2.1 配置采集方案
通过上游采集,下游直接写入到hdfs中。配置两个sink用于sink高可用
上游配置:
a1.sources = r1
a1.channels = c1
a1.sinks = k1 k2
#sources:用到TAILDIR类型,记录偏移量,安全,快开重连可以接着上次的位置继续采集数据
a1.sources.r1.channels = c1
a1.sources.r1.type = TAILDIR
#根据终端定义相应地文件组,分别制定其对应的日志存储位置进行数据的读取
a1.sources.r1.filegroups = g1 g2
a1.sources.r1.filegroups.g1 = /opt/data/logdata/app/event.*
a1.sources.r1.filegroups.g2 = /opt/data/logdata/wx/event.*
#
a1.sources.r1.headers.g1.datatype = app
a1.sources.r1.headers.g2.datatype = wx
a1.sources.r1.batchSize = 100
#拦截器
a1.sources.r1.interceptors = i1
#拦截器的类型为代码中内部类的全类名
a1.sources.r1.interceptors.i1.type =
cn.doitedu.flume.interceptor.FieldEncryptInterceptor$FieldEncryptInterceptorBuilder
a1.sources.r1.interceptors.i1.headerName = timestamp
#拦截器要取出的字段
a1.sources.r1.interceptors.i1.timestamp_field = timeStamp
a1.sources.r1.interceptors.i1.to_encrypt_field = account
#channels
a1.channels.c1.type = file
#Checkpoint信息保存目录
a1.channels.c1.checkpointDir = /opt/data/flumedata/file-channel/checkpoint
#Event数据缓存目录
a1.channels.c1.dataDirs = /opt/data/flumedata/file-channel/data
#sinks
a1.sinks.k1.channel = c1
a1.sinks.k1.type = avro
#指定下游主机名
a1.sinks.k1.hostname = linux02
a1.sinks.k1.port = 41414
a1.sinks.k1.batch-size = 100
a1.sinks.k2.channel = c1
a1.sinks.k2.type = avro
a1.sinks.k2.hostname = linux03
a1.sinks.k2.port = 41414
a1.sinks.k2.batch-size = 100
#定义sink组及其配套的sink处理器
a1.sinkgroups = g1
a1.sinkgroups.g1.sinks = k1 k2
#指定sink的take方式为失败选择(failover) 还有一个为负载均衡(round roling)

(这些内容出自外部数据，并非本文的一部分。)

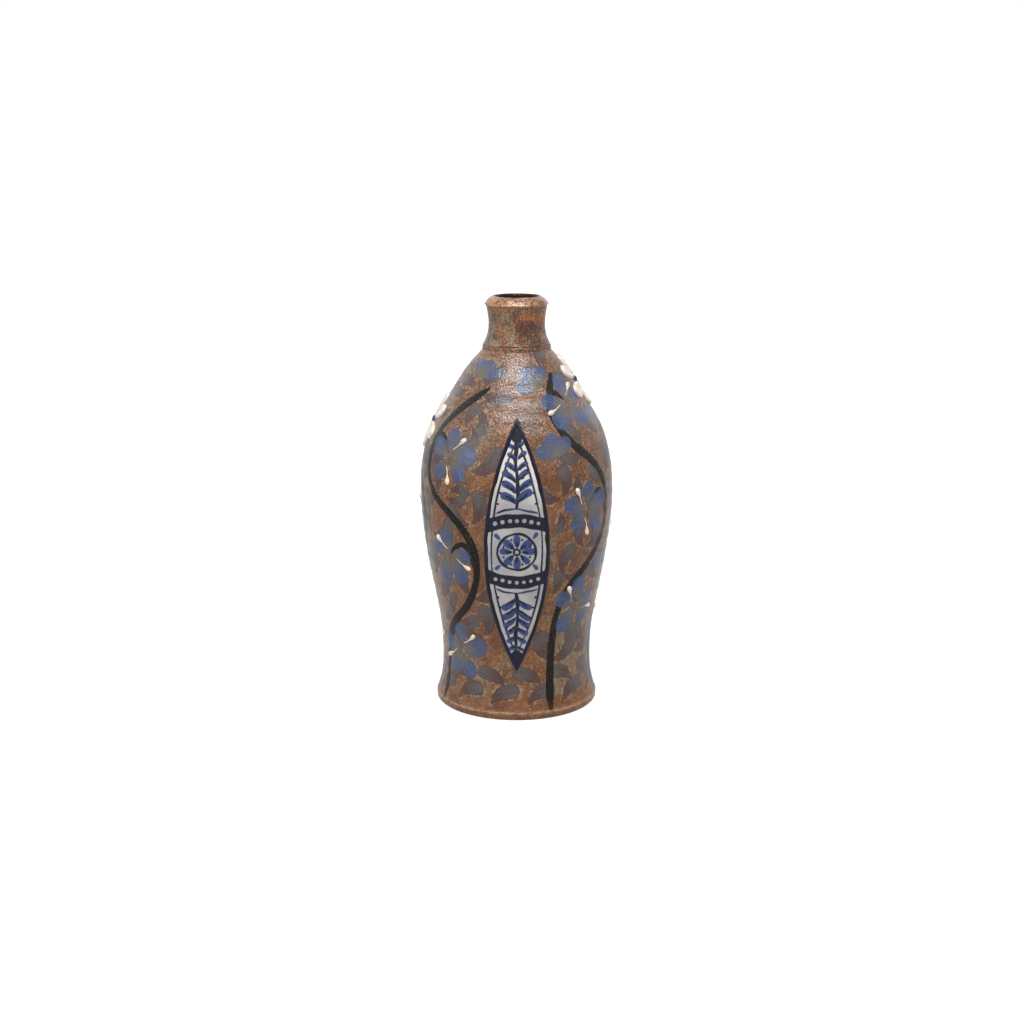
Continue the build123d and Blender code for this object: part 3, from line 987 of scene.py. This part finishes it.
for side in (1, -1):
    rises = np.linspace(-border_rise, border_rise, 9)
    border = oval_half(rises, field_half_length - border_tip_gap, field_half_width - border_side_gap)
    cobalt_line(np.stack([side * border, rises], axis=1), fine_tip)
for n in range(petals_painted):
    aim = n * 360 / petals_painted
    a = radians(aim)
    cobalt_leaf(*spun(petal_ring, a), aim, length=4.6, half=1.65)
    cobalt_line([spun(vein_start, a), spun(vein_end, a + 0.04)], fine_tip)
    cobalt.append((*spun(bead_ring, a + pi / petals_painted), bead_half, bead_dark))
for n in range(ring_touches):
    a = n * 2 * pi / ring_touches
    waver = 0.12 * sin(3 * a + 1) + 0.08 * sin(7 * a)
    cobalt.append((*spun(rosette_ring + waver, a), 0.6 + 0.1 * sin(5 * a), 1.0))
    cobalt.append((*spun(eye_ring, a), 0.5, 1.0))
for way in (1, -1):
    for k in np.linspace(-1, 1, 60):
        for rise in band_rises:
            swayed = rise + 0.15 * sin(9 * k + rise)
            cobalt.append((band_reach * k, way * (swayed - band_sag * k * k), 1.0, 1.0))
    for n in range(-3, 4):
        rise = dot_rise - dot_sag * (n * dot_step / dot_reach) ** 2 + hand.normal(0, 0.12)
        aside = n * dot_step + hand.normal(0, 0.12)
        bare_dots.append((aside, way * rise, dot_half + hand.normal(0, 0.08)))
    cobalt_line([(aside, way * rise) for aside, rise in arch], arch_tip, dark=0.5)
    cobalt_line([(aside, way * rise) for aside, rise in stalk], stalk_tip)
    for n, reach in enumerate(sprig_reaches):
        for side in (1, -1):
            root = side * sprig_aside
            rise = way * (sprig_foot + n * sprig_step + 0.6 * (side > 0))
            aim = side * (sprig_aim if way > 0 else 180 - sprig_aim)
            half = sprig_half - sprig_taper * n
            cobalt_leaf(root, rise, aim, reach, half, curl=side * way * sprig_curl)
            a = radians(aim)
            tip = (root + reach * vein_share * sin(a), rise + reach * vein_share * cos(a))
            cobalt_line([(root, rise), tip], fine_tip)
    for n, dot in enumerate(margin_dots):
        for side in (1, -1):
            half = bead_half + hand.normal(0, 0.06)
            cobalt.append((side * dot, way * (margin_foot + n * margin_step), half, bead_dark))
    for side in (1, -1):
        aim = side * corner_aim if way > 0 else 180 - side * corner_aim
        cobalt_leaf(side * corner_leaf[0], way * corner_leaf[1], aim, length=2.6, half=0.95)
    for rise in np.linspace(tip_start, field_half_length, 14):
        half = float(oval_half(rise, field_half_length, field_half_width)) + tip_spill
        cobalt.append((0, way * rise, half, 1.0))

far_off = 3.0
y = z - middle_height
cobalt_gap, bare_gap = np.full(x.shape, far_off), np.full(x.shape, far_off)
cobalt_dark = np.zeros(x.shape)
for px, py, half, dark in cobalt:
    gap = np.hypot(x - px, y - py) - half
    over = (gap < 0) | (gap < cobalt_gap)
    cobalt_dark = np.where(over, dark, cobalt_dark)
    cobalt_gap = np.minimum(gap, cobalt_gap)
for px, py, half in bare_dots:
    bare_gap = np.minimum(bare_gap, np.hypot(x - px, y - py) - half)


def on_top(values, beneath):
    """Values for the top of the field, with this one all over its underside."""
    loops = np.full(field_loops.shape[:2], beneath)
    loops[:, : len(across)] = values
    return loops


white = Finish("white_slip_with_cobalt")
curd = white.noise(2.6, 3.0)
cloud = white.noise(11.0, 2.0)
# Painted light and shade: the white slip is painted grey low on the panel and bright towards its top, as if
# lit from above.
white.colour = white.mix(white.ramp(cloud, 0.38, 0.66), paint(150, 148, 148), paint(172, 169, 164))
panel_top_light = white.ramp(white.sum(white.number("up_panel"), white.times(cloud, 10.0)), 22, 42)
white.over(panel_top_light, paint(206, 199, 188))
white.over(white.ramp(curd, 0.58, 0.76, 0.0, 0.45), paint(140, 132, 126))
white.over(white.times(white.dots(2.3, 0.14, 0.07, cluster=3.0, scarce=0.62), 0.7), paint(92, 84, 92))
ragged = white.swing(white.noise(0.7, 2.0), 0.36)
edge = white.sum(white.number("cobalt_gap"), ragged)
dark = white.sum(white.number("cobalt_dark"), white.swing(white.noise(1.1, 3.0), 1.1))
ink = white.mix(white.ramp(dark, 0.05, 0.75), paint(52, 66, 112), paint(12, 14, 30))
white.over(white.ramp(edge, 0.5, 0.0, 0.0, 0.4), paint(112, 120, 148))
spared = white.ramp(white.sum(white.number("bare_gap"), ragged), -0.14, 0.12)
inked = white.times(white.ramp(edge, 0.12, -0.14, 0.0, 0.97), spared)
white.over(inked, ink)
gloss = white.ramp(inked, 0.0, 1.0, 0.3, 0.15)
white.fired_slip(curd, smooth=0.24, dull=0.36, gloss=gloss, lumps=1.3, depth=0.07)

for name, front in (("front_panel", True), ("back_panel", False)):
    panel = piece(name, *sleeve(field_loops if front else half_round(field_loops)))
    remember(panel, "cobalt_gap", on_top(cobalt_gap, far_off))
    remember(panel, "cobalt_dark", on_top(cobalt_dark, 0.0))
    remember(panel, "bare_gap", on_top(bare_gap, far_off))
    remember(panel, "up_panel", np.broadcast_to(heights[:, None], field_loops.shape[:2]))
    white.wear(panel)
    if front:
        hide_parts("panel_fields")

# The dark line round each panel: blue-black slip, trailed thick so that it stands as a low rounded
# ridge between the white slip and the clay.
side_count = 230
section = 14
outer_sway, inner_sway = 0.17, 0.35
drawn_in = 0.08
outline_wander = 0.08


def oval_places(half_length, half_width, share):
    """Places round the pointed oval, up its right side and down its left."""
    y = -half_length + 2 * half_length * share
    right = np.stack([oval_half(y, half_length, half_width), y], axis=1)
    left = np.stack([-right[::-1, 0], right[::-1, 1]], axis=1)
    return np.concatenate([right[:-1], left[:-1]])


share = (1 - np.cos(np.linspace(0, pi, side_count))) / 2
outer_places = oval_places(panel_length / 2, panel_half_width, share)
inner_places = oval_places(field_half_length, field_half_width, share)
outward = outer_places - inner_places
outward /= np.linalg.norm(outward, axis=1)[:, None]
round_oval = flat(*outer_places.T)
outer_shift = outer_sway * drift(round_oval, size=15, seed=31) - drawn_in
outer_line = outer_places + outward * outer_shift[:, None]
inner_line = inner_places + outward * (inner_sway * drift(round_oval, size=12, seed=32))[:, None]
over = np.linspace(0, 1, section)
reach = inner_line[:, None] * (1 - over[:, None]) + outer_line[:, None] * over[:, None]
bow = np.sqrt(1 - (2 * over - 1) ** 2) ** 0.7
thickness = outline_thickness + outline_wander * drift(round_oval, size=16, seed=33)
height = -sunk + (sunk + thickness[:, None]) * bow
line_loops = coat_loops(*seen_from_front(reach[..., 0], middle_height + reach[..., 1]), height)[:, ::-1]

navy = Finish("blue_black_slip")
curd = navy.noise(1.4, 2.0)
navy.colour = navy.mix(navy.ramp(navy.noise(6.0, 3.0), 0.4, 0.65), paint(12, 14, 26), paint(20, 24, 50))
navy.over(navy.ramp(curd, 0.62, 0.80, 0.0, 0.4), paint(60, 58, 66))
navy.fired_slip(curd, smooth=0.22, dull=0.34, gloss=0.2, lumps=1.0, depth=0.10)
for name, front in (("front_outline", True), ("back_outline", False)):
    outline = piece(name, *sleeve(line_loops if front else half_round(line_loops), closed=True))
    navy.wear(outline)
    if front:
        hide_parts("panel_outlines")

# The blossoms: six fat petals of white slip pressed on each side of the shoulder, each with the
# groove that the brush left down its middle, round a domed blue heart. The right one sits higher.
petal_count = 6
petal_root = 2.7
petal_length = 12.6
petal_half = 3.8
petal_thickness = 1.0
petal_roll = 1.1
petal_tip_lift = 0.3
petal_lean = 0.25
hair_depth = 0.03
furrow_half = 0.5
furrow_depth = 0.256
swelling_share = 0.6
thinnest = 0.03
heart_radius = 2.0
heart_rise = 1.3


def laid_out(turn, height, aim, xs, ys):
    """Turns and runs at x and y millimetres from a place on the wall, y towards the aim."""
    a = radians(aim)
    right = np.cos(a) * xs + np.sin(a) * ys
    run = run_at(height) + (np.cos(a) * ys - np.sin(a) * xs)
    return radians(turn) + right / radius_at(run), run


def moved_out(turn, height, reach, aim):
    """The place this far along the wall from another."""
    run = run_at(height) + reach * cos(radians(aim))
    aside = reach * sin(radians(aim)) / radius_at(run_at(height))
    return turn + degrees(aside), np.interp(run, wall_run, wall[:, 1])


def gathered(parts):
    """Several skins as one piece's points and faces."""
    points, faces, base = [], [], 0
    for some_points, some_faces in parts:
        points.append(some_points)
        faces += [[base + k for k in face] for face in some_faces]
        base += len(some_points)
    return np.concatenate(points), faces


cap = petal_half / petal_length
t = np.linspace(0.0, 1.0, 46)
rounding_off = np.sin(pi / 2 * (t - swelling_share) / (1 - swelling_share))
t = np.where(t < swelling_share, t / swelling_share * (1 - cap), 1 - cap * (1 - rounding_off))
swelling = petal_half * np.sin(pi / 2 * np.clip(t / (1 - cap), 0, 1) ** 0.85)
rounding = petal_half * np.sqrt(np.maximum(1 - ((t - 1 + cap) / cap) ** 2, 0))
petal_halves = np.maximum(np.where(t < 1 - cap, swelling, rounding), thinnest)
u = np.sin(np.linspace(-1, 1, 25) * pi / 2)
petal_x = petal_halves[:, None] * u[None, :]
petal_y = np.broadcast_to(((t - 0.5) * petal_length)[:, None], petal_x.shape)
inset = np.minimum(petal_halves[:, None] - np.abs(petal_x), (1 - t)[:, None] * petal_length)
rolled = np.sqrt(1 - (1 - np.clip(inset / petal_roll, 0, 1)) ** 2)
furrow = np.exp(-((petal_x / furrow_half) ** 2)) * (eased(t / 0.3) * eased((1 - t) / 0.3))[:, None]
around = np.linspace(0, 2 * pi, 41)[:-1]
swell = np.linspace(0, pi / 2 * 0.97, 14)[:, None]
heart_reach = heart_radius * np.cos(swell) * (1 + 0.06 * np.cos(5 * around) * np.cos(swell))
heart_lift = -sunk + (heart_rise + sunk) * np.sin(swell)

cream = Finish("white_slip_petals")
curd = cream.noise(1.8, 3.0)
cream.colour = cream.mix(cream.ramp(curd, 0.35, 0.7), paint(206, 195, 182), paint(232, 223, 212))
cream.over(cream.ramp(cream.noise(4.5, 2.0), 0.58, 0.78, 0.0, 0.3), paint(190, 156, 132))
cream.over(cream.ramp(cream.number("thin"), 0.4, 1.0, 0.0, 0.45), paint(160, 130, 110))
cream.fired_slip(curd, smooth=0.24, dull=0.36, gloss=0.35, lumps=0.9, depth=0.06)

blue = Finish("blue_slip_hearts")
curd = blue.noise(1.2, 2.0)
blue.colour = blue.mix(blue.ramp(curd, 0.35, 0.7), paint(36, 46, 88), paint(70, 88, 138))
blue.fired_slip(curd, smooth=0.22, dull=0.34, gloss=0.3, lumps=0.8, depth=0.06)

petal_sets, hearts = [], []
for name, (at, middle) in blossoms.items():
    parts, thins = [], []
    for n in range(petal_count):
        aim = n * 360 / petal_count
        place = moved_out(at, middle, petal_root + petal_length / 2, aim)
        pressed = furrow_depth * (1 + 0.5 * sin(2.3 * n + at))
        lean = petal_lean * sin(1.7 * n + at) * petal_x / petal_half
        streaks = hair_depth * np.sin(petal_x * 5.2 + 1.3 * n + 0.5 * np.sin(petal_y)) * rolled
        rise = petal_thickness + sunk + petal_tip_lift * t[:, None] + lean - pressed * furrow
        shorter = 1 - 0.05 * abs(sin(n * 2.9 + at))
        xs, ys = petal_x * shorter, (petal_y + petal_length / 2) * shorter - petal_length / 2
        loops = coat_loops(*laid_out(*place, aim, xs, ys), -sunk + rise * rolled + streaks)
        parts.append(sleeve(loops))
        thin = np.ones(loops.shape[:2])
        thin[:, : len(u)] = np.maximum(furrow * 0.55, (1 - eased(t / 0.35))[:, None])
        thins.append(thin.ravel())
    petals = piece(f"{name}_blossom_petals", *gathered(parts))
    remember(petals, "thin", np.concatenate(thins))
    cream.wear(petals)
    petal_sets.append(petals)
    heart_places = laid_out(at, middle, 0, heart_reach * np.sin(around), heart_reach * np.cos(around))
    heart = piece(f"{name}_blossom_heart", *sleeve(on_wall(*heart_places, heart_lift)))
    blue.wear(heart)
    hearts.append(heart)
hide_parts("blossom_petals")
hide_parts("blossom_hearts")

# The trailed drops: thin cream slip let fall from a quill, a bead that was drawn off into a curved tail
# towards the middle of the rosette below it.
drop_half = 1.25
drop_length = 9.0
drop_thickness = 0.9
drop_spread = 8.4
bead_length = 1.35 * drop_half
thread_half = 0.24
thread_share = 0.42
crowned = 1.2
belly_down = 0.25

t = np.linspace(0, 1, 40)
bead = 1 - bead_length / drop_length
head = np.sqrt(np.maximum(1 - ((t - bead) / (1 - bead)) ** 2, 0)) * drop_half
drawn = thread_half + (drop_half - thread_half) * eased((t / bead - thread_share) / (1 - thread_share)) ** 1.5
drop_halves = np.where(t < bead, drawn, head) * np.sqrt(np.clip(t * 14 + 0.03, 0, 1))
drop_halves = np.maximum(drop_halves, thinnest)[:, None]
around = np.linspace(0, 2 * pi, 21)[:-1]
drop_rise = np.where(np.sin(around) > 0, drop_thickness / drop_half * crowned, belly_down)

quill = Finish("cream_slip_drops")
curd = quill.noise(1.0, 2.0)
quill.colour = quill.mix(quill.ramp(curd, 0.38, 0.66), paint(204, 184, 160), paint(232, 222, 206))
quill.fired_slip(curd, smooth=0.16, dull=0.26, gloss=0.4, lumps=0.6, depth=0.02, detail=1.0)

parts = []
for half_turn in (0, 180):
    for n, (turn, height, spins) in enumerate(rosettes):
        for k, spin in enumerate(spins):
            place = moved_out(turn + half_turn, height, drop_spread, spin)
            curl = (1.6 + 0.5 * (n % 3)) * (1 if (n + k) % 2 else -1)
            size = 1 + 0.09 * sin(n * 2.3 + k * 1.9 + half_turn)
            xs = curl * ((1 - t)[:, None] ** 2 - 0.3) + size * drop_halves * np.cos(around)
            ys = np.broadcast_to((t - 0.5)[:, None] * drop_length, xs.shape)
            lift = size * drop_halves * np.sin(around) * drop_rise
            parts.append(sleeve(on_wall(*laid_out(*place, spin, xs, ys), lift)[:, ::-1]))
drops = piece("trailed_drops", *gathered(parts))
quill.wear(drops)
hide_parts("slip_drops")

a1.sinkgroups.g1.processor.type = failover
#后面的值谁大选择谁
a1.sinkgroups.g1.processor.priority.k1 = 5
a1.sinkgroups.g1.processor.priority.k2 = 1
#主sink失败后,停用惩罚时间
a1.sinkgroups.g1.processor.maxpenalty = 10000
下游配置:
a1.sources = r1
a1.channels = c1
a1.sinks = k1
#sources 与上游的sink相对应
a1.sources.r1.channels = c1
a1.sources.r1.type = avro
a1.sources.r1.bind = 0.0.0.0
a1.sources.r1.port = 41414
a1.sources.r1.batchSize = 100